• Entries
------

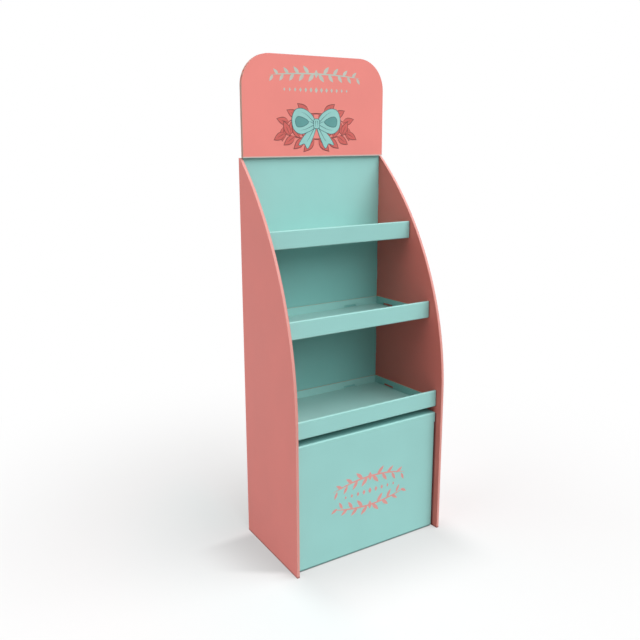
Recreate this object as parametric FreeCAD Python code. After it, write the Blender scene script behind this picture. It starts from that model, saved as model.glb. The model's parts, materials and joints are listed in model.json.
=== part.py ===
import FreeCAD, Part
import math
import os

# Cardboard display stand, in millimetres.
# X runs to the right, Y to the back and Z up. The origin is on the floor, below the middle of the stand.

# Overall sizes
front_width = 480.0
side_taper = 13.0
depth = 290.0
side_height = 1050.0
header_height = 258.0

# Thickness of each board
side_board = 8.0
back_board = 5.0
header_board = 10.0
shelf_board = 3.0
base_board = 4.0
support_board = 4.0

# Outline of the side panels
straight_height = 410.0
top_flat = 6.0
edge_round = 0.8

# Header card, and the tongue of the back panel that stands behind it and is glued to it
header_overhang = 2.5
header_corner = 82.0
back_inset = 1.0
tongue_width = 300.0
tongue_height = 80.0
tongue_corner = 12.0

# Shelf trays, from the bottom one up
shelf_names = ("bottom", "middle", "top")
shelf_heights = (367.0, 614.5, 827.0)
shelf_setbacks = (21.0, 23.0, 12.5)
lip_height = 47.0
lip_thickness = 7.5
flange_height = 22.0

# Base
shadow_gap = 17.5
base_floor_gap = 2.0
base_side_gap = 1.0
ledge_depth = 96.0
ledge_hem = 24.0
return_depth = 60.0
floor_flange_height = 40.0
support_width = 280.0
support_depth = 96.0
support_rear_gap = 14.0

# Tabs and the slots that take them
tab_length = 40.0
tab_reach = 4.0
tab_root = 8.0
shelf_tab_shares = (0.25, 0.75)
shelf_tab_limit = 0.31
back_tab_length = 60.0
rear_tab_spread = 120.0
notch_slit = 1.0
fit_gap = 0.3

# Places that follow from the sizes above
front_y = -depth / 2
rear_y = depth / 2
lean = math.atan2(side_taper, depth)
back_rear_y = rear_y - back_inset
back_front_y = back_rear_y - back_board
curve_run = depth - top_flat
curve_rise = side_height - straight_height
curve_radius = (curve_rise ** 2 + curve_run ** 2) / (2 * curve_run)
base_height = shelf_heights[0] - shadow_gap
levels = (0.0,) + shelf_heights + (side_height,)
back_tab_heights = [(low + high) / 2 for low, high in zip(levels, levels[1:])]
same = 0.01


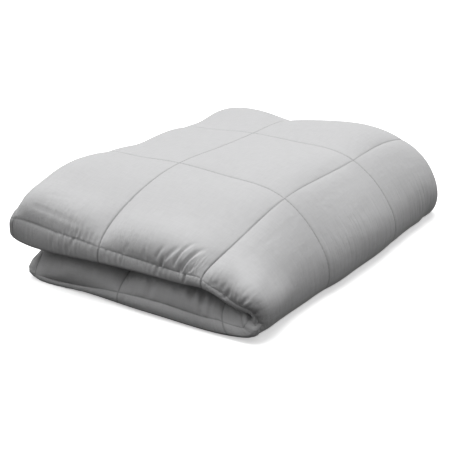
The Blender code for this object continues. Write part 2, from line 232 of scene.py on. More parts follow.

------

From the records above, extract each line exactly as shown.

• Answer
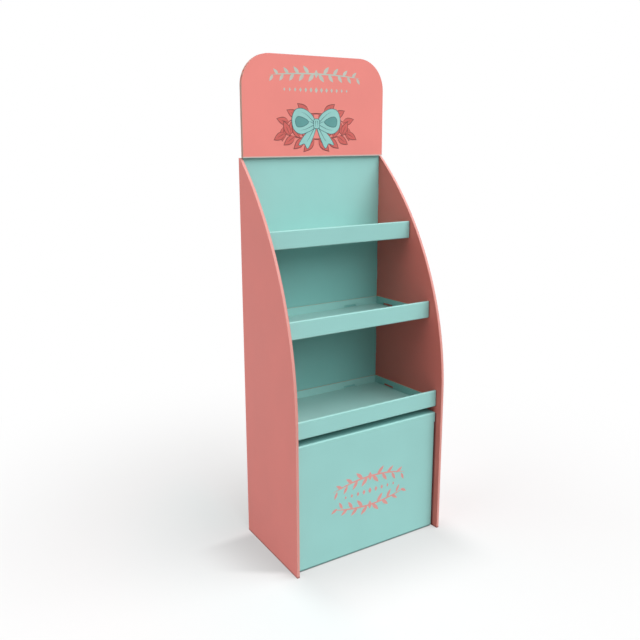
Recreate this object as parametric FreeCAD Python code. After it, write the Blender scene script behind this picture. It starts from that model, saved as model.glb. The model's parts, materials and joints are listed in model.json.
=== part.py ===
import FreeCAD, Part
import math
import os

# Cardboard display stand, in millimetres.
# X runs to the right, Y to the back and Z up. The origin is on the floor, below the middle of the stand.

# Overall sizes
front_width = 480.0
side_taper = 13.0
depth = 290.0
side_height = 1050.0
header_height = 258.0

# Thickness of each board
side_board = 8.0
back_board = 5.0
header_board = 10.0
shelf_board = 3.0
base_board = 4.0
support_board = 4.0

# Outline of the side panels
straight_height = 410.0
top_flat = 6.0
edge_round = 0.8

# Header card, and the tongue of the back panel that stands behind it and is glued to it
header_overhang = 2.5
header_corner = 82.0
back_inset = 1.0
tongue_width = 300.0
tongue_height = 80.0
tongue_corner = 12.0

# Shelf trays, from the bottom one up
shelf_names = ("bottom", "middle", "top")
shelf_heights = (367.0, 614.5, 827.0)
shelf_setbacks = (21.0, 23.0, 12.5)
lip_height = 47.0
lip_thickness = 7.5
flange_height = 22.0

# Base
shadow_gap = 17.5
base_floor_gap = 2.0
base_side_gap = 1.0
ledge_depth = 96.0
ledge_hem = 24.0
return_depth = 60.0
floor_flange_height = 40.0
support_width = 280.0
support_depth = 96.0
support_rear_gap = 14.0

# Tabs and the slots that take them
tab_length = 40.0
tab_reach = 4.0
tab_root = 8.0
shelf_tab_shares = (0.25, 0.75)
shelf_tab_limit = 0.31
back_tab_length = 60.0
rear_tab_spread = 120.0
notch_slit = 1.0
fit_gap = 0.3

# Places that follow from the sizes above
front_y = -depth / 2
rear_y = depth / 2
lean = math.atan2(side_taper, depth)
back_rear_y = rear_y - back_inset
back_front_y = back_rear_y - back_board
curve_run = depth - top_flat
curve_rise = side_height - straight_height
curve_radius = (curve_rise ** 2 + curve_run ** 2) / (2 * curve_run)
base_height = shelf_heights[0] - shadow_gap
levels = (0.0,) + shelf_heights + (side_height,)
back_tab_heights = [(low + high) / 2 for low, high in zip(levels, levels[1:])]
same = 0.01


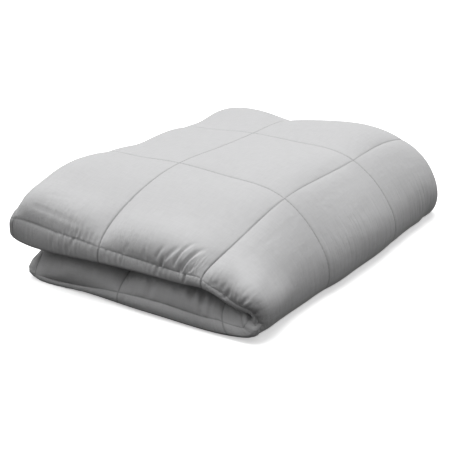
The Blender code for this object continues. Write part 2, from line 232 of scene.py on. More parts follow.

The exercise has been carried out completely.